On traverse, dans Stadium, des moments directement nés de la réalité et retranscrits sur écran pendant le spectacle. Il y a aussi des instants de jeu, de fiction, reproduits chaque soir de représentation, donc, interprétés par des habitants de la ville de Lens et ses environs, fan du RCL et qui ne sont a priori pas eux-mêmes et elles-mêmes acteurs/comédiennes de profession. Ces moments proviennent d’un texte écrit d’un côté  à partir encore une fois de certaines réalité tirées de la vie de ces protagonistes – probablement transcrites par un procédé pur et simple de copié-collé – de l’autre, par l’auteur du spectacle lui-même.

Vous-même, par ailleurs et par exemple, êtes spectateur/trice de théâtre, peut-être, de temps en temps : vous vous déplacez, vous sortez de chez vous, éteignez vos écrans (c’est rare) ; vous payez votre place (si, si) et êtes assez conscients du fait que ce qui se joue sous vos yeux, c’est parfois un peu la réalité, mais pas complètement non plus. Les gens sur scène, dans Stadium, interprètent des personnages qui leur ressemblent, portent leurs prénoms et noms, des personnages qui sont un peu eux-même mais, encore une fois, pas complètement non plus. Pas de doute : c’est bel et bien du théâtre.

Il n’y a pas d’instrumentalisation ici, on ne rit de personne même si on rit franchement beaucoup. Croire, dire, suggérer qu’on met, dans Stadium, des gens sur scène en vue de faire en sorte que tout un public de soit-disant initiés se moquent d’eux est une idée franchement inquiétante, voire carrément tordue.

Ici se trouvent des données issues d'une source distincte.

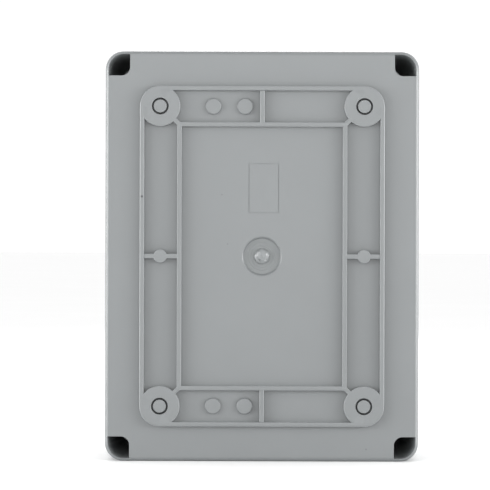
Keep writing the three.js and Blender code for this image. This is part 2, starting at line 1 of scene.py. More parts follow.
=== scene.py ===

Je n’irai quand même pas voir ces spectacles

Et je ne vous recopierai pas non plus le passage lu partout  : « les supporters du RC Lens : meilleur public de France » ; il n’y aura pas ici de citation de Gilles Deleuze ou quoi. Je n’irai pas non plus répéter « on encence les ultras dans le spectacle : c’est très mal » ni même « il est question dans Stadium du FN, mais insuffisamment. » : ce que dit la communication autour du spectacle, l’auteur himself en promo ou la presse, on n’est pas là pour redire tout pareil.

Ce que je veux vous faire entendre, moi, spectatrice de Stadium, c’est qu’on y vit un moment de folie, comme jamais-jamais au théâtre. Il y a quelques années, une amie m’avait affirmé, après avoir assisté à une « production très attendue », dans un de nos Grands Théâtres Nationaux (je ne dirai pas lequel des cinq ni à quelle pièce je fais référence – un indice, le metteur en scène est polonais) : « j’ai vu deux personnes se lever en applaudissant, à la fin : c’était complètement dingue. » Stadium à côté, c’est la Colline debout, pas un seul spectateur les fesses sur son fauteuil, tout le monde qui saute à pieds joints, certains répondant à la trompette, d’autres singeant un chien géant. Franchement, ça fait du bien.

Aussi, l’émotion était extraordinaire, notamment quand Georges, supporter de la première heure du RCL nous a fait sa grande démonstration sur scène, avec un immense drapeau cousu main par sa maman – aujourd’hui décédée. L’action glissait selon une sorte de balancement lent, doux et triste. Toute la scène était jouée sur le Cum Dederit – Nisi Dominus – d’Antonio Vivaldi. Oui : c’est totalement cliché dit comme ça mais rien que de l’écrire, j’en pleure encore. Comme dans Finir en Beauté et comme très souvent dans son travail, Mohamed El Khatib parle et fait parler les autres de l’amour maternel, filial, de la douleur et de l’absence du parent parti, des traces qu’il ou elle laisse, comme personne.

Alors j’avais bien dit « je n’irai pas voir Stadium », comme j’ai dit  « je n’irai pas voir C’est la vie » après qu’on m’en ait fait le pitch. Puis j’ai lu ce dernier texte de MEK (ou Momo, paraît-il) ; ça m’a rendu un peu mois réticente. Avec Finir en beauté, Mohamed El Khatib questionnait donc la perte de la mère, de sa propre mère. Dans C’est la vie, il allait décortiquer le fait de perdre un enfant (et, par répercussion, interroger une éventuelle forme de hiérarchisation « des » deuils : puisqu’on entend parfois que perdre un enfant est « pire » que perdre un père ou une mère).

Mohamed El Khatib suscite le meilleur et le pire des réactions  ; c’est ce qu’il cherche, d’ailleurs. Il asticote le spectateur (ou le lecteur), il joue avec le réel et interpelle le monde, le montrant sous des angles inhabituels, qui dérangent… mais qui font aussi tellement rire, parfois. Sa matière première, ce sont les situations de la vie ; son outil n°1 est l’étonnement que suscite chez lui l’observation de l’existence.

Il n’y a que les imbéciles – dont je fais partie, bien sûr – qui ne changent pas d’avis. J’irai pourtant voir C’est la vie. comme je suis allée voir (Dieu merci) Stadium. Pas question de manquer ça.